▶ **Goal**
From the entries below, reproduce exactly the line containing "Write the build123d", the line containing "# ground under", and every line in between, with nothing added.

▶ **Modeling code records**
╭──
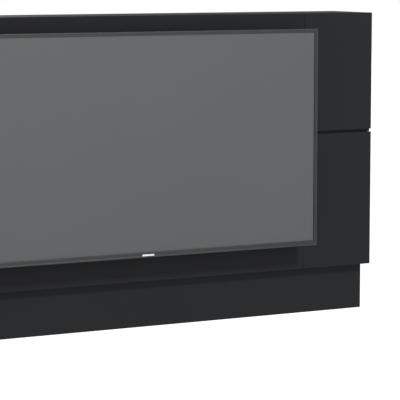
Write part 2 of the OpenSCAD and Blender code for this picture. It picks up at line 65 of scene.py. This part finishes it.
class Shader:
    """One procedural material: a Principled shader and the nodes that feed it."""

    def __init__(self, name, **values):
        self.material = bpy.data.materials.new(name)
        self.material.use_nodes = True
        self.tree = self.material.node_tree
        self.bsdf = self.tree.nodes["Principled BSDF"]
        for socket, value in values.items():
            self.set(socket.replace("_", " "), value)
        coords = self.tree.nodes.new("ShaderNodeTexCoord")
        self.place = coords.outputs["Object"]
        self.normal = coords.outputs["Normal"]

    def set(self, socket, value):
        self.bsdf.inputs[socket].default_value = value

    def node(self, kind, **settings):
        made = self.tree.nodes.new(kind)
        for key, value in settings.items():
            setattr(made, key, value)
        return made

    def link(self, source, target):
        self.tree.links.new(source, target)

    def stretched(self, x=1.0, y=1.0, z=1.0):
        """Object coordinates, scaled apart along X, Y and Z: a noise is longer where the scale is less."""
        mapping = self.node("ShaderNodeMapping")
        mapping.inputs["Scale"].default_value = (x, y, z)
        self.link(self.place, mapping.inputs["Vector"])
        return mapping.outputs["Vector"]

    def noise(self, scale, detail=4.0, roughness=0.5, place=None):
        made = self.node("ShaderNodeTexNoise")
        made.inputs["Scale"].default_value = scale
        made.inputs["Detail"].default_value = detail
        made.inputs["Roughness"].default_value = roughness
        self.link(place or self.place, made.inputs["Vector"])
        return made.outputs["Fac"]

    def remap(self, source, low, high, to_low=0.0, to_high=1.0):
        """The range low to high of a value, stretched over to_low to to_high and held at its ends."""
        made = self.node("ShaderNodeMapRange")
        for socket, value in zip(
            ("From Min", "From Max", "To Min", "To Max"), (low, high, to_low, to_high)
        ):
            made.inputs[socket].default_value = value
        self.link(source, made.inputs["Value"])
        return made.outputs["Result"]

    def math(self, operation, first, second):
        made = self.node("ShaderNodeMath", operation=operation)
        for socket, value in zip(made.inputs, (first, second)):
            if isinstance(value, (int, float)):
                socket.default_value = value
            else:
                self.link(value, socket)
        return made.outputs["Value"]

    def mix(self, factor, first, second):
        """The first colour where the factor is 0, the second where it is 1."""
        made = self.node("ShaderNodeMix", data_type="RGBA")
        self.link(factor, made.inputs["Factor"])
        for number, value in ((COLOUR_A, first), (COLOUR_B, second)):
            if isinstance(value, tuple):
                made.inputs[number].default_value = (*value, 1.0)
            else:
                self.link(value, made.inputs[number])
        return made.outputs[COLOUR_RESULT]

    def shades(self, noise, dark, light):
        """Two colours that change over into each other with a noise."""
        return self.mix(self.remap(noise, NOISE_LOW, NOISE_HIGH), dark, light)

    def axes(self, vector):
        """The X, Y and Z of a vector."""
        made = self.node("ShaderNodeSeparateXYZ")
        self.link(vector, made.inputs["Vector"])
        return made.outputs

    def edges(self):
        """1 on the bevelled edges of a square-built piece, 0 on its flat faces."""
        sizes = [self.math("ABSOLUTE", axis, 0.0) for axis in self.axes(self.normal)]
        largest = self.math("MAXIMUM", self.math("MAXIMUM", sizes[0], sizes[1]), sizes[2])
        return self.remap(largest, ON_FLAT_FACE, ON_BEVEL)

    def facing_wall(self):
        """1 on faces that look at the wall, along +Y, 0 on the others."""
        return self.math("GREATER_THAN", self.axes(self.normal)[Y_AXIS], TOWARDS_WALL)

    def inside(self, box, margin):
        """1 where a point lies more than margin inside the box along X and Z, 0 elsewhere."""
        place = self.axes(self.place)
        within = []
        for axis in (X_AXIS, Z_AXIS):
            middle = (box[0][axis] + box[1][axis]) / 2
            reach = (box[1][axis] - box[0][axis]) / 2 - margin
            away = self.math("ABSOLUTE", self.math("SUBTRACT", place[axis], middle), 0.0)
            within.append(self.math("LESS_THAN", away, reach))
        return self.math("MULTIPLY", *within)

    def colour(self, source):
        self.link(source, self.bsdf.inputs["Base Color"])

    def rough(self, noise, smooth, coarse):
        """A roughness that goes from smooth to coarse with a noise."""
        self.link(self.remap(noise, NOISE_LOW, NOISE_HIGH, smooth, coarse), self.bsdf.inputs["Roughness"])

    def bump(self, height, distance, strength):
        made = self.node("ShaderNodeBump")
        made.inputs["Strength"].default_value = strength
        made.inputs["Distance"].default_value = distance
        self.link(height, made.inputs["Height"])
        self.link(made.outputs["Normal"], self.bsdf.inputs["Normal"])


# ---- materials ----

# The noise values at the bottom and the top of melamine's grain.
GRAIN_VALLEY, GRAIN_RIDGE = 0.35, 0.65
# The noise values at which a speck in bare fibreboard begins and is full, and how dark it then is.
SPECK_START, SPECK_FULL, SPECK_STRENGTH = 0.62, 0.72, 0.6
# How much lighter plastic is on its edges.
PLASTIC_EDGE_LIGHTENING = 1.6
RIM_WIDTH = 4.4 * MM
# How far the painted shade of the screen's recess reaches onto the frame's front.
PAINTED_SHADE_WIDTH = 0.4 * MM


def melamine(name, bare_back=False):
    """Matt black board facing: fine pressed grain, faint clouding and a painted highlight on the edges,
    which are coloured lighter.

    With bare_back the faces that look at the wall are left as uncoated fibreboard, as on a real carcass.
    """
    made = Shader(name, IOR=1.45, Specular_IOR_Level=0.12)
    cloud = made.noise(3.0, detail=3.0)
    grain = made.noise(900.0, detail=3.0, roughness=0.6)
    ridge = made.remap(grain, GRAIN_VALLEY, GRAIN_RIDGE)
    dark = made.shades(cloud, (0.0116, 0.0122, 0.0134), (0.0127, 0.0134, 0.0146))
    light = made.shades(cloud, (0.0145, 0.0152, 0.0166), (0.0160, 0.0167, 0.0182))
    # Painted highlight: the bevelled edges are given a lighter colour than the face.
    surface = made.mix(made.edges(), made.mix(ridge, dark, light), (0.045, 0.046, 0.049))
    if bare_back:
        fibre = made.noise(400.0, detail=5.0, roughness=0.7, place=made.stretched(y=0.3))
        bare = made.shades(fibre, (0.12, 0.085, 0.052), (0.20, 0.15, 0.095))
        surface = made.mix(made.facing_wall(), surface, bare)
    made.colour(surface)
    made.rough(grain, 0.48, 0.64)
    made.bump(grain, distance=0.08 * MM, strength=0.5)
    return made.material


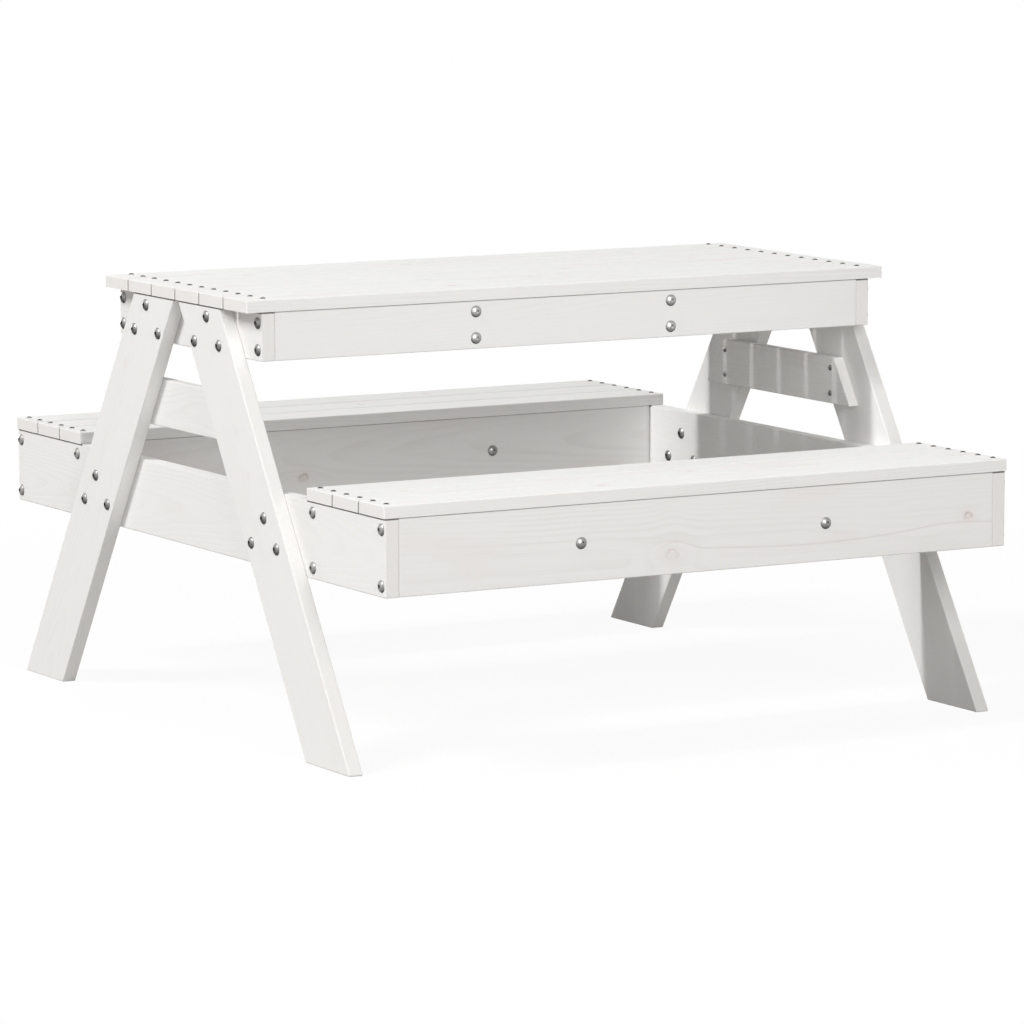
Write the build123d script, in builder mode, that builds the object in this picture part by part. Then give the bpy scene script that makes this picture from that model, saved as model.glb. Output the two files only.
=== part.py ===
from build123d import *
from math import acos, atan2, cos, hypot, tan
import os

os.makedirs("parts", exist_ok=True)

# A child's picnic table: a slatted top and two slatted seats on one bolted frame of boards.
# X runs along the slats, Y runs across from seat to seat and Z is up. The origin is on the
# ground under the middle of the table. Lengths are in millimetres.

# Tabletop
table_height = 560
table_length = 948
table_slat_count = 6
table_slat_width = 64
table_slat_gap = 3.5
table_slat_thickness = 15.5
table_end_overhang = 21
table_side_overhang = 0.75

# Apron frame under the tabletop
apron_height = 62
apron_thickness = 19
batten_reach = 145.5
batten_thickness = 19

# Seats
seat_height = 338.5
seat_slat_count = 3
seat_slat_width = 64
seat_slat_gap = 3.5
seat_slat_thickness = 15.5
seat_end_overhang = 2
seat_outer_overhang = 0.5
seat_inner_overhang = 3.5
seat_leg_gap = 4.5

# Seat frame
seat_board_height = 97
seat_board_thickness = 19
end_board_thickness = 19
spacer_reach = 179
spacer_thickness = 19

# Legs
leg_width = 97
leg_thickness = 19
leg_foot_outset = 263
leg_top_inset = 5.5

# Braces across the legs
brace_height = 62
brace_thickness = 15
brace_end_inset = 49

# Eased edges of the boards. The slats keep sharp edges underneath.
edge_round = 1.5

# Rows of fasteners, measured in from the edges of the boards
frame_row_inset = 14
leg_row_inset = 31
leg_bolt_spread = 34
upper_bolt_offset = 3.5
lower_bolt_offset = 7
brace_screw_margin = 8.5

# Large domed heads, on the frame screws, the leg bolts and their sleeve nuts
domed_head_diameter = 15
domed_head_height = 4
domed_head_rim = 0.9
socket_width = 5
socket_depth = 2.4

# Frame screws, which hold the boards end to face
frame_screw_diameter = 6
frame_screw_length = 60
frame_screw_point = 6

# Leg bolts and the sleeve nuts they screw into
leg_bolt_diameter = 6
leg_bolt_bite = 8
leg_bolt_chamfer = 0.8
sleeve_diameter = 8
sleeve_length = 14
sleeve_bore_depth = 12

# Small screws, which hold the slats and the braces
small_head_diameter = 8
small_head_height = 2.2
small_head_rim = 0.4
cross_recess_length = 4.6
cross_recess_width = 1.1
cross_recess_depth = 1.4
small_screw_diameter = 4
small_screw_point = 4
slat_screw_bite = 8
brace_screw_length = 30

# Clearances
screw_hole_clearance = 0.2
bolt_hole_clearance = 0.4
sleeve_thread_clearance = 0.2
hole_end_gap = 0.5

# Sizes of the tabletop and its frame that follow
table_slat_pitch = table_slat_width + table_slat_gap
table_width = table_slat_count * table_slat_pitch - table_slat_gap
frame_half_length = table_length / 2 - table_end_overhang
apron_half_width = table_width / 2 - table_side_overhang
apron_top = table_height - table_slat_thickness
apron_bottom = apron_top - apron_height
apron_run = 2 * (frame_half_length - apron_thickness)
batten_length = 2 * (apron_half_width - apron_thickness)
apron_rows = (apron_bottom + frame_row_inset, apron_top - frame_row_inset)

# The legs lean so that a board of their width runs from the outer foot corner on the
# ground to the inner top corner under the slats. Their feet stand out past the aprons.
leg_foot_reach = apron_half_width + leg_foot_outset
leg_spread = leg_foot_reach - leg_top_inset
leg_lean = acos(leg_width / hypot(leg_spread, apron_top)) - atan2(apron_top, leg_spread)
leg_cut_width = leg_width / cos(leg_lean)


def leg_outer_edge(height):
    """How far the outer edge of a leg is from the middle of the table at one height."""
    return leg_foot_reach - height * tan(leg_lean)


def leg_middle(height):
    """How far the centre line of a leg is from the middle of the table at one height."""
    return leg_outer_edge(height) - leg_cut_width / 2


# Sizes of the seats and their frame that follow. The inner seat boards clear the legs.
seat_board_top = seat_height - seat_slat_thickness
seat_board_bottom = seat_board_top - seat_board_height
seat_board_middle = (seat_board_top + seat_board_bottom) / 2
seat_board_run = 2 * (frame_half_length - end_board_thickness)
seat_board_rows = (seat_board_bottom + frame_row_inset, seat_board_top - frame_row_inset)
lower_bolt_rows = (seat_board_bottom + leg_row_inset, seat_board_top - leg_row_inset)
seat_slat_pitch = seat_slat_width + seat_slat_gap
seat_width = seat_slat_count * seat_slat_pitch - seat_slat_gap
seat_length = 2 * (frame_half_length + seat_end_overhang)
inner_board_face = leg_outer_edge(seat_board_bottom) + seat_leg_gap
seat_middle = inner_board_face - seat_inner_overhang + seat_width / 2
end_board_half_width = seat_middle + seat_width / 2 - seat_outer_overhang
spacer_start = inner_board_face + seat_board_thickness
spacer_end = end_board_half_width - seat_board_thickness

# Braces lie half way between the seat frame and the aprons
brace_bottom = (seat_board_top + apron_bottom - brace_height) / 2
brace_top = brace_bottom + brace_height
brace_rows = (brace_bottom + frame_row_inset, brace_top - frame_row_inset)

# A leg bolt goes through the leg and on into the bore of its sleeve nut
leg_bolt_length = leg_thickness + apron_thickness - sleeve_length + leg_bolt_bite

# Holes
screw_hole = frame_screw_diameter + screw_hole_clearance
small_screw_hole = small_screw_diameter + screw_hole_clearance
bolt_hole = leg_bolt_diameter + bolt_hole_clearance
sleeve_hole = sleeve_diameter + bolt_hole_clearance

LEFT, RIGHT = -1, 1
FRONT, BACK = -1, 1
ENDS = {"left": LEFT, "right": RIGHT}
SIDES = {"front": FRONT, "back": BACK}


def save(piece, name):
    """Names a finished piece and writes it to its own file."""
    piece.part.label = name
    export_step(piece.part, f"parts/{name}.step")


def brace_end(height):
    """Half the length of a brace at one height: its ends run along the legs."""
    return leg_outer_edge(height) - brace_end_inset


def row_middles(count, pitch):
    """Middles of slats laid side by side, counted from the middle of the row."""
    return [(index - (count - 1) / 2) * pitch for index in range(count)]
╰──
▶ **Response**
Write the build123d script, in builder mode, that builds the object in this picture part by part. Then give the bpy scene script that makes this picture from that model, saved as model.glb. Output the two files only.
=== part.py ===
from build123d import *
from math import acos, atan2, cos, hypot, tan
import os

os.makedirs("parts", exist_ok=True)

# A child's picnic table: a slatted top and two slatted seats on one bolted frame of boards.
# X runs along the slats, Y runs across from seat to seat and Z is up. The origin is on the
# ground under the middle of the table. Lengths are in millimetres.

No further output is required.